- _DATA SEGMENT_
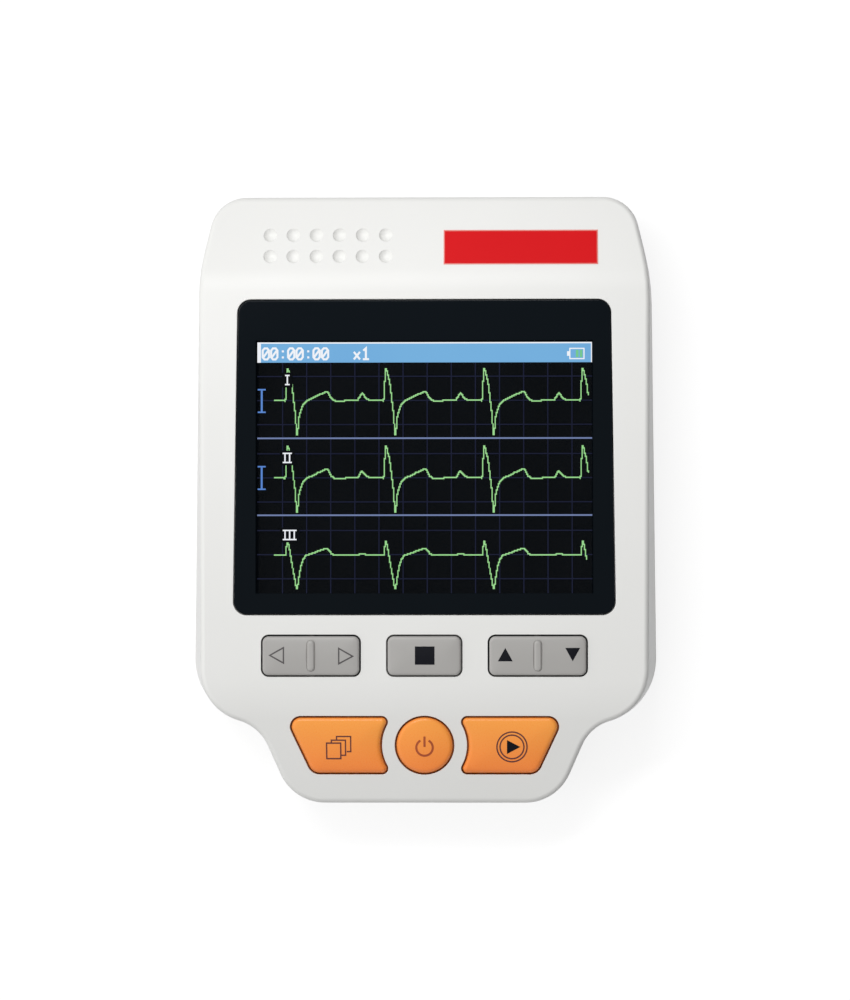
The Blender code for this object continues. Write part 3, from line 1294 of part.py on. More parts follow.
def silicone_keypad():
    """One moulded sheet with a hollow dome, and a pill inside it, under each press point."""
    half_width = ROCKER_X + ROCKER_WIDTH / 2 + SHEET_MARGIN
    top = GREY_ROW_Y + GREY_KEY_HEIGHT / 2 + SHEET_MARGIN
    right = [
        (half_width, top, SHEET_CORNER_RADIUS),
        (half_width, SHEET_WAIST_Y + SHEET_MARGIN, SHEET_CORNER_RADIUS),
        (SIDE_KEY_TOP_REACH - SHEET_CHIN_INSET, SHEET_WAIST_Y, SHEET_CORNER_RADIUS),
        (SIDE_KEY_LOW_REACH - SHEET_END_INSET, SHEET_END_Y, SHEET_CORNER_RADIUS),
    ]
    left = [(-x, y, radius) for x, y, radius in reversed(right)]
    corners = right + left
    path = rounded_path([corners[-1], *corners, corners[0]])
    sheet = plate("sheet", [grown(path)], (STAND_HEIGHT, SHEET_TOP))
    add(sheet, *[turned("dome", dome_profile(), DOME_STEPS, place) for place in PRESS_POINTS])
    cut(sheet, *[turned("hollow", hollow_profile(), DOME_STEPS, place) for place in PRESS_POINTS])
    return dress(sheet, "silicone_keypad", "silicone_grey")


def dome_profile():
    """Outside of a dome, from its flat roof down into the sheet."""
    root = STAND_HEIGHT + SHEET_THICKNESS / 2
    return [
        (0, DOME_TOP), (DOME_ROOF_RADIUS, DOME_TOP), (DOME_RADIUS, SHEET_TOP),
        (DOME_RADIUS, root), (0, root),
    ]


def hollow_profile():
    """Inside of a dome, round the pill that hangs from its roof."""
    pill_end = STAND_HEIGHT + KEY_TRAVEL + PILL_GAP
    roof = DOME_TOP - DOME_WALL
    foot = DOME_RADIUS - DOME_WALL
    below = STAND_HEIGHT - OVERRUN
    return [
        (0, pill_end), (PILL_RADIUS, pill_end), (PILL_RADIUS, roof),
        (DOME_ROOF_RADIUS - DOME_WALL / 2, roof), (foot, SHEET_TOP - DOME_WALL / 2),
        (foot, below), (0, below),
    ]


def key_cap(name):
    """Top of a key, straight-sided down to the middle of its flange."""
    z = (FLANGE_TOP - FLANGE_THICKNESS / 2, FACE_HEIGHT + KEY_PROUD)
    return plate(f"{name} cap", [grown(KEY_PATHS[name])], z)


def key_stem(name, places, drop=0):
    """Round stems from the underside of a key down to just above its domes."""
    z = (STEM_END, FLANGE_TOP - FLANGE_THICKNESS / 2 - drop)
    return pegs(f"{name} stem", places, KEY_STEM_RADIUS, z, KEY_STEM_STEPS)


def push_key(name, press, finish, on_chin):
    """Key held under the face by a flange, with a stem over its dome."""
    cap = key_cap(name)
    loop = grown(KEY_PATHS[name], KEY_GAP + FLANGE_REACH)
    flange = plate(f"{name} flange", [loop], (FLANGE_UNDERSIDE, FLANGE_TOP))
    drop = 0
    if on_chin:
        lay_on_chin(cap)
        lay_on_chin(flange)
        drop = chin_drop(press[1])
    round_edges(cap, KEY_EDGE_RADIUS, KEY_EDGE_STEPS)
    add(cap, flange, key_stem(name, [press], drop))
    return dress(cap, name, finish, (*press, FACE_HEIGHT + KEY_PROUD - drop))


def rocker(name, x):
    """Two-way key that tilts on a pin at each long side, with a stem over each dome."""
    cap = key_cap(name)
    round_edges(cap, KEY_EDGE_RADIUS, KEY_EDGE_STEPS)
    half = GREY_KEY_HEIGHT / 2 + KEY_GAP + ROCKER_PIN_LENGTH
    pin = pin_along_y(f"{name} pin", x, (GREY_ROW_Y - half, GREY_ROW_Y + half), ROCKER_PIN_RADIUS)
    presses = [(x + side * ROCKER_PRESS_REACH, GREY_ROW_Y) for side in (-1, 1)]
    stems = key_stem(name, presses)
    ridge_path = rounded_rectangle(
        x, GREY_ROW_Y, ROCKER_RIDGE_WIDTH, ROCKER_RIDGE_LENGTH,
        ROCKER_RIDGE_WIDTH * RIDGE_ROUND_SHARE,
    )
    top = FACE_HEIGHT + KEY_PROUD
    z = (top - ROCKER_RIDGE_HEIGHT, top + ROCKER_RIDGE_HEIGHT)
    ridge = plate(f"{name} ridge", [grown(ridge_path)], z)
    add(cap, pin, stems, ridge)
    return dress(cap, name, "key_grey", (x, GREY_ROW_Y, ROCKER_AXIS_HEIGHT))


def keys():
    rocker("left_right_rocker", -ROCKER_X)
    rocker("up_down_rocker", ROCKER_X)
    push_key("stop_key", (0, GREY_ROW_Y), "key_grey", False)
    push_key("review_key", (-SIDE_KEY_PRESS_X, ORANGE_ROW_Y), "key_orange", True)
    push_key("power_key", (0, ORANGE_ROW_Y), "key_orange", True)
    push_key("measure_key", (SIDE_KEY_PRESS_X, ORANGE_ROW_Y), "key_orange", True)


def screw(name, place, head, shank, length, seat):
    """Pan-head screw driven from below: its head lies under the seat, its tip above."""
    head_radius, head_height = head
    head_top = seat - SEAT_GAP
    head_low = head_top - head_height
    edge = head_height * SCREW_EDGE_SHARE
    tip = seat + length
    profile = [
        (0, tip), (shank / 2, tip), (shank, tip - shank), (shank, head_top),
        (head_radius, head_top), (head_radius, head_low + edge),
        (head_radius - edge, head_low), (0, head_low),
    ]
    return dress(turned(name, profile, SCREW_STEPS, place), name, "zinc_steel")


def screws():
    for number, place in enumerate(CASE_SCREWS, 1):
        screw(
            f"case_screw_{number}", place, (CASE_SCREW_HEAD_RADIUS, CASE_SCREW_HEAD_HEIGHT),
            CASE_SCREW_RADIUS, CASE_SCREW_LENGTH, CASE_SCREW_SEAT,
        )
    for number, place in enumerate(BOARD_SCREWS, 1):
        screw(
            f"board_screw_{number}", place, (BOARD_SCREW_HEAD_RADIUS, BOARD_SCREW_HEAD_HEIGHT),
            BOARD_SCREW_RADIUS, BOARD_SCREW_LENGTH, BOARD_UNDERSIDE,
        )


def battery_pack():
    half = HALF_BATTERY
    pack = box(
        "pack", (-half, half), (BATTERY_LOW_Y, BATTERY_TOP_Y), (BATTERY_UNDERSIDE, BATTERY_TOP)
    )
    round_edges(pack, BATTERY_EDGE, EDGE_STEPS)
    return dress(pack, "battery_pack", "cell_wrap")


def blade_places():
    return [(number - (BLADE_COUNT - 1) / 2) * BLADE_PITCH for number in range(BLADE_COUNT)]


def battery_connector():
    """Block under the board whose blades reach through the bay's end wall."""
    front = BAY_TOP_Y + BAY_WALL + SEAT_GAP
    half = CONNECTOR_WIDTH / 2
    block = box(
        "battery connector", (-half, half), (front, front + CONNECTOR_DEPTH),
        (CONNECTOR_LOW, BOARD_UNDERSIDE - SEAT_GAP),
    )
    for x in blade_places():
        across = (x - BLADE_WIDTH / 2 - BLADE_SLOT_GAP, x + BLADE_WIDTH / 2 + BLADE_SLOT_GAP)
        y = (front - OVERRUN, front + BLADE_THICKNESS + 2 * BLADE_SLOT_GAP)
        z = (CONNECTOR_LOW - OVERRUN, CONNECTOR_LOW + BLADE_HEIGHT + BLADE_SLOT_GAP)
        cut(block, box("blade groove", across, y, z))
    round_edges(block, CONNECTOR_EDGE, 1)
    return dress(block, "battery_connector", "connector_ivory")


def contact_blades():
    """Bowed leaf for each terminal, from its groove to the battery's end."""
    start = BAY_TOP_Y + BAY_WALL + SEAT_GAP + BLADE_SLOT_GAP + BLADE_THICKNESS / 2
    nose = BATTERY_TOP_Y + SEAT_GAP + BLADE_THICKNESS / 2
    low = CONNECTOR_LOW
    high = CONNECTOR_LOW + BLADE_HEIGHT
    middle = (low + high) / 2
    flat = BLADE_HEIGHT * BLADE_NOSE_SHARE / 2
    line = [(start, low), (nose, middle - flat), (nose, middle + flat), (start, high)]
    for number, x in enumerate(blade_places(), 1):
        bm = bmesh.new()
        left = [bm.verts.new((x - BLADE_WIDTH / 2, y, z)) for y, z in line]
        right = [bm.verts.new((x + BLADE_WIDTH / 2, y, z)) for y, z in line]
        for i in range(len(line) - 1):
            bm.faces.new((left[i], left[i + 1], right[i + 1], right[i]))
        name = f"contact_blade_{number}"
        blade = add_object(name, mesh_from(bm, name))
        sheet = blade.modifiers.new("sheet", "SOLIDIFY")
        sheet.thickness = BLADE_THICKNESS
        sheet.offset = 0
        sheet.use_even_offset = True
        dress(blade, name, "gold_plate")


def electrodes():
    """Pressed metal plate with two pins through the rear shell, one each side."""
    low = ELECTRODE_RECESS
    for name, (x, y) in zip(("left_electrode", "right_electrode"), electrode_places()):
        path = rounded_rectangle(x, y, ELECTRODE_WIDTH, ELECTRODE_LENGTH, ELECTRODE_RADIUS)
        metal = plate(name, [grown(path)], (low, low + ELECTRODE_THICKNESS))
        pins = [place for place in electrode_pins() if place[0] == x]
        z = (low + ELECTRODE_THICKNESS / 2, ELECTRODE_PIN_HEIGHT)
        add(metal, pegs(f"{name} pins", pins, ELECTRODE_PIN_RADIUS, z, SCREW_STEPS))
        dress(metal, name, "stainless_steel")


def electrode_springs():
    """Spring pin from the board down to the upper pin of each electrode."""
    top = BOARD_UNDERSIDE - SEAT_GAP
    shoulder = top - SPRING_PIN_BODY_LENGTH
    tip = ELECTRODE_PIN_HEIGHT + SEAT_GAP
    profile = [
        (0, top), (SPRING_PIN_BODY_RADIUS, top), (SPRING_PIN_BODY_RADIUS, shoulder),
        (SPRING_PIN_TIP_RADIUS, shoulder), (SPRING_PIN_TIP_RADIUS, tip), (0, tip),
    ]
    for name, (x, y) in zip(("left_spring_pin", "right_spring_pin"), electrode_places()):
        place = (x, y + ELECTRODE_PIN_PITCH / 2)
        dress(turned(name, profile, SCREW_STEPS, place), name, "gold_plate")


front_shell()
rear_shell()
battery_door()
display_window()
window_adhesive()
display_gasket()
display_module()
display_frame()
display_flex()
flex_connector()
main_board()
board_parts()
sounder()
sockets()
silicone_keypad()
keys()
screws()
battery_pack()
battery_connector()
contact_blades()
electrodes()
electrode_springs()
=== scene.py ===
import math

import bmesh
import bpy
from mathutils import Matrix, Vector


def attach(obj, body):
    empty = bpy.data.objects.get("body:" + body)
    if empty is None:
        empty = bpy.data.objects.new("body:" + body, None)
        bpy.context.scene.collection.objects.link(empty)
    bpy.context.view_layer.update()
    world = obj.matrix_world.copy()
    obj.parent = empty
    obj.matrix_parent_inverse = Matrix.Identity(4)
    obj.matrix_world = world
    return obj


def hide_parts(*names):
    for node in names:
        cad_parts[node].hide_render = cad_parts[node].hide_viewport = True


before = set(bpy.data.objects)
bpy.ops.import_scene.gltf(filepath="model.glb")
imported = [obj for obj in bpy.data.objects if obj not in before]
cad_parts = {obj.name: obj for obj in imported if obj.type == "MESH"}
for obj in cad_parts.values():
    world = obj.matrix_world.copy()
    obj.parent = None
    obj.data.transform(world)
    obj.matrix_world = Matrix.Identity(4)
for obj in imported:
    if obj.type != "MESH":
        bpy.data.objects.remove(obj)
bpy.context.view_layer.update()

# Handheld ECG monitor on its back: its screen looks along +Z and its top end points to +Y.
# Sizes are written in mm, and the scene itself is in metres.
MM = 0.001

# --- Camera -------------------------------------------------------------------------------
# A long lens 0.7 m over the display, a little to the right of its middle and towards the
# chin, so that the right-hand wall just shows and the left-hand one hardly does.
camera = bpy.data.objects.new("camera", bpy.data.cameras.new("camera"))
camera.data.lens = 118.7
camera.data.sensor_width = 36
camera.data.clip_start = 0.05
camera.location = (12.56 * MM, -19.5 * MM, 713 * MM)
camera.rotation_euler = (0.0279, 0.0180, -0.0005)
bpy.context.scene.collection.objects.link(camera)
bpy.context.scene.camera = camera
bpy.context.scene.view_settings.view_transform = "Standard"


# --- Floor and soft daylight --------------------------------------------------------------
# White paper under a wide lamp that hangs over the monitor's top end, a little to the left,
# with plain room light all round. The paper is clear from below, where the back is seen.
PAPER_HALF, PAPER_DROP = 1.6, 0.1 * MM
PAPER_GLOW = 0.8
UNDER_CASE = 12 * MM        # light that meets the paper sooner than this starts under the case
LAMP_SIZE, LAMP_PLACE, LAMP_AIM = (0.20, 0.06), (-0.050, 0.100, 0.264), (0, -0.04, 0.024)
ROOM_LEVEL, BRIGHTER_SIDE = 0.50, (-0.46, -0.02, 0)


class Signal:
    """Value in a node tree, which sums, products and comparisons can be written with."""

    def __init__(self, wiring, socket):
        self.wiring = wiring
        self.socket = socket

    def math(self, operation, first, second):
        return self.wiring.node("ShaderNodeMath", {"operation": operation}, (first, second))

    def __add__(self, other):
        return self.math("ADD", self, other)

    def __radd__(self, other):
        return self.math("ADD", other, self)

    def __sub__(self, other):
        return self.math("SUBTRACT", self, other)

    def __rsub__(self, other):
        return self.math("SUBTRACT", other, self)

    def __mul__(self, other):
        return self.math("MULTIPLY", self, other)

    def __rmul__(self, other):
        return self.math("MULTIPLY", other, self)

    def __gt__(self, other):
        return self.math("GREATER_THAN", self, other)

    def __lt__(self, other):
        return self.math("LESS_THAN", self, other)


class Wiring:
    """Nodes of a material or of the room's light, added one at a time."""

    def __init__(self, tree):
        self.tree = tree

    def connect(self, socket, value):
        if isinstance(value, Signal):
            self.tree.links.new(value.socket, socket)
        else:
            socket.default_value = value

    def node(self, kind, settings=None, values=(), output=0):
        """Add a node, set it up, feed its sockets by number or by name, and give its output."""
        added = self.tree.nodes.new(kind)
        for name, value in (settings or {}).items():
            setattr(added, name, value)
        for socket, value in values.items() if isinstance(values, dict) else enumerate(values):
            self.connect(added.inputs[socket], value)
        return Signal(self, added.outputs[output])

    def ray(self, fact):
        return self.node("ShaderNodeLightPath", output=fact)

    def blend(self, share, first, second):
        """Colour from the first to the second by a share from 0 to 1."""
        values = {0: share, 6: first, 7: second}
        return self.node("ShaderNodeMix", {"data_type": "RGBA"}, values, output=2)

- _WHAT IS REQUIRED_
Quote only the lines running from the line that holds "front_shell()" to the line that holds "obj.matrix_world = world", both ends included.

- _WRITTEN SOLUTION_
front_shell()
rear_shell()
battery_door()
display_window()
window_adhesive()
display_gasket()
display_module()
display_frame()
display_flex()
flex_connector()
main_board()
board_parts()
sounder()
sockets()
silicone_keypad()
keys()
screws()
battery_pack()
battery_connector()
contact_blades()
electrodes()
electrode_springs()
=== scene.py ===
import math

import bmesh
import bpy
from mathutils import Matrix, Vector


def attach(obj, body):
    empty = bpy.data.objects.get("body:" + body)
    if empty is None:
        empty = bpy.data.objects.new("body:" + body, None)
        bpy.context.scene.collection.objects.link(empty)
    bpy.context.view_layer.update()
    world = obj.matrix_world.copy()
    obj.parent = empty
    obj.matrix_parent_inverse = Matrix.Identity(4)
    obj.matrix_world = world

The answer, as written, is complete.